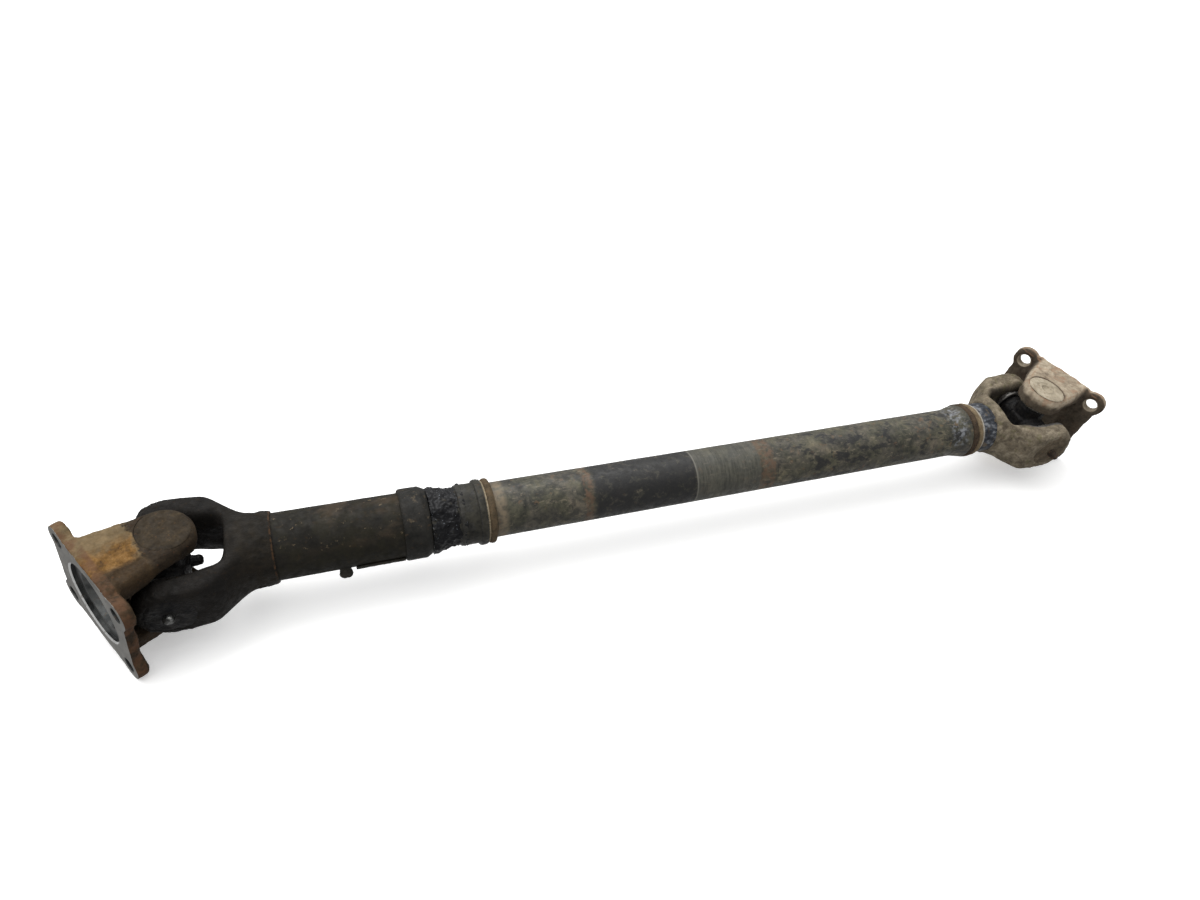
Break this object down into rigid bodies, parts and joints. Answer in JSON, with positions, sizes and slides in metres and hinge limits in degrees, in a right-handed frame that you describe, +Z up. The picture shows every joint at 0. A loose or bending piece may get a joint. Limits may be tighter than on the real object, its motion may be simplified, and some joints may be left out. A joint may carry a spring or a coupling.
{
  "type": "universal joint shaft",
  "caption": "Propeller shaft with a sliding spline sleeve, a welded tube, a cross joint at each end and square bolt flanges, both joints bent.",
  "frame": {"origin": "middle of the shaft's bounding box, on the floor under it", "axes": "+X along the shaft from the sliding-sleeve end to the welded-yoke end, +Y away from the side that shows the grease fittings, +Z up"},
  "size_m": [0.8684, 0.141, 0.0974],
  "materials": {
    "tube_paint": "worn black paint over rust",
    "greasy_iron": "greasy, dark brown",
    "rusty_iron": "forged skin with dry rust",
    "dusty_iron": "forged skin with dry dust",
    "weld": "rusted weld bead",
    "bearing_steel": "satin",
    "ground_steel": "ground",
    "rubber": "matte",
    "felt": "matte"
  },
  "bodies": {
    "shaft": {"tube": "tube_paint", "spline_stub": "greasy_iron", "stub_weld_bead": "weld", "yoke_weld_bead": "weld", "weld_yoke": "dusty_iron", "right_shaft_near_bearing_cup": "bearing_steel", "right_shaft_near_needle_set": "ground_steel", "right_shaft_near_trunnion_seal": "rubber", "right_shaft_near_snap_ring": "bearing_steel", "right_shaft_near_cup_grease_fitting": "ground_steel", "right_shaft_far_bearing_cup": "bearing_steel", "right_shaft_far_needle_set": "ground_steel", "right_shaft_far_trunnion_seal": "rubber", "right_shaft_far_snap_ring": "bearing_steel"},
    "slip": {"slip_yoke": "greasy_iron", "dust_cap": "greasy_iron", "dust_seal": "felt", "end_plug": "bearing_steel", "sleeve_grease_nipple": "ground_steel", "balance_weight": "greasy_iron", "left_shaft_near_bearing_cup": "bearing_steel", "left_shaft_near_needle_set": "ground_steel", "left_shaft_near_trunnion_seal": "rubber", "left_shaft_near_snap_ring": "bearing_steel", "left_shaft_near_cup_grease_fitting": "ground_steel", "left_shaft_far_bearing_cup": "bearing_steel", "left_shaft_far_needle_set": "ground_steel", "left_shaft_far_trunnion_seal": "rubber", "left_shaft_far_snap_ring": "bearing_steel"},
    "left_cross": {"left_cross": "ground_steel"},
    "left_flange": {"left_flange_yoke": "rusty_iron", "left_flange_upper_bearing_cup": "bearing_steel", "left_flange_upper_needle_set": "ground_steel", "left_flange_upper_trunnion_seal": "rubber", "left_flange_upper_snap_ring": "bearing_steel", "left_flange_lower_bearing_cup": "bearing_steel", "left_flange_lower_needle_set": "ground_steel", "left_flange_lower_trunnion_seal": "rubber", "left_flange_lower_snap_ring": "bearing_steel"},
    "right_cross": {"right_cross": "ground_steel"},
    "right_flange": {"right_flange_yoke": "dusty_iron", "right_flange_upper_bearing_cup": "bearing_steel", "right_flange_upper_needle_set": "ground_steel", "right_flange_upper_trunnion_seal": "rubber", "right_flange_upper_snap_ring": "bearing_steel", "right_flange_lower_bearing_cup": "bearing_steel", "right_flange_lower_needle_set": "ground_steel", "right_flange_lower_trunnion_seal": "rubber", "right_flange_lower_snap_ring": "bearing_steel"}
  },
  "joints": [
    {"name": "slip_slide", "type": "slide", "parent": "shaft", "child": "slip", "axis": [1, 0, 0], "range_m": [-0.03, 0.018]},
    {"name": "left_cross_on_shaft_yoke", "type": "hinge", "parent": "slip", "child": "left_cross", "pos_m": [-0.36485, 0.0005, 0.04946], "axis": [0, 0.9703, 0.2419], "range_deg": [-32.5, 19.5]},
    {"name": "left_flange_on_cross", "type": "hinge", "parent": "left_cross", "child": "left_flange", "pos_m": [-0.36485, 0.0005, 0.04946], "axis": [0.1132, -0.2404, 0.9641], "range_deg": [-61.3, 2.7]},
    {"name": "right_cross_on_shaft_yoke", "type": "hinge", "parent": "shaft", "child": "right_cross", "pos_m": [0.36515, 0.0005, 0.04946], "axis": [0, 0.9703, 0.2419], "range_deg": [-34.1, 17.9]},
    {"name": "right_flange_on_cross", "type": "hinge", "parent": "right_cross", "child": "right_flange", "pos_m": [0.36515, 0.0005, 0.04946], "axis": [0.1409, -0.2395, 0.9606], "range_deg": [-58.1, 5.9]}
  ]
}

************

_What you will do_: Check each line above for the word "hinge" and copy the ones that have it.

_Expected answer_:
Break this object down into rigid bodies, parts and joints. Answer in JSON, with positions, sizes and slides in metres and hinge limits in degrees, in a right-handed frame that you describe, +Z up. The picture shows every joint at 0. A loose or bending piece may get a joint. Limits may be tighter than on the real object, its motion may be simplified, and some joints may be left out. A joint may carry a spring or a coupling.
    {"name": "left_cross_on_shaft_yoke", "type": "hinge", "parent": "slip", "child": "left_cross", "pos_m": [-0.36485, 0.0005, 0.04946], "axis": [0, 0.9703, 0.2419], "range_deg": [-32.5, 19.5]},
    {"name": "left_flange_on_cross", "type": "hinge", "parent": "left_cross", "child": "left_flange", "pos_m": [-0.36485, 0.0005, 0.04946], "axis": [0.1132, -0.2404, 0.9641], "range_deg": [-61.3, 2.7]},
    {"name": "right_cross_on_shaft_yoke", "type": "hinge", "parent": "shaft", "child": "right_cross", "pos_m": [0.36515, 0.0005, 0.04946], "axis": [0, 0.9703, 0.2419], "range_deg": [-34.1, 17.9]},
    {"name": "right_flange_on_cross", "type": "hinge", "parent": "right_cross", "child": "right_flange", "pos_m": [0.36515, 0.0005, 0.04946], "axis": [0.1409, -0.2395, 0.9606], "range_deg": [-58.1, 5.9]}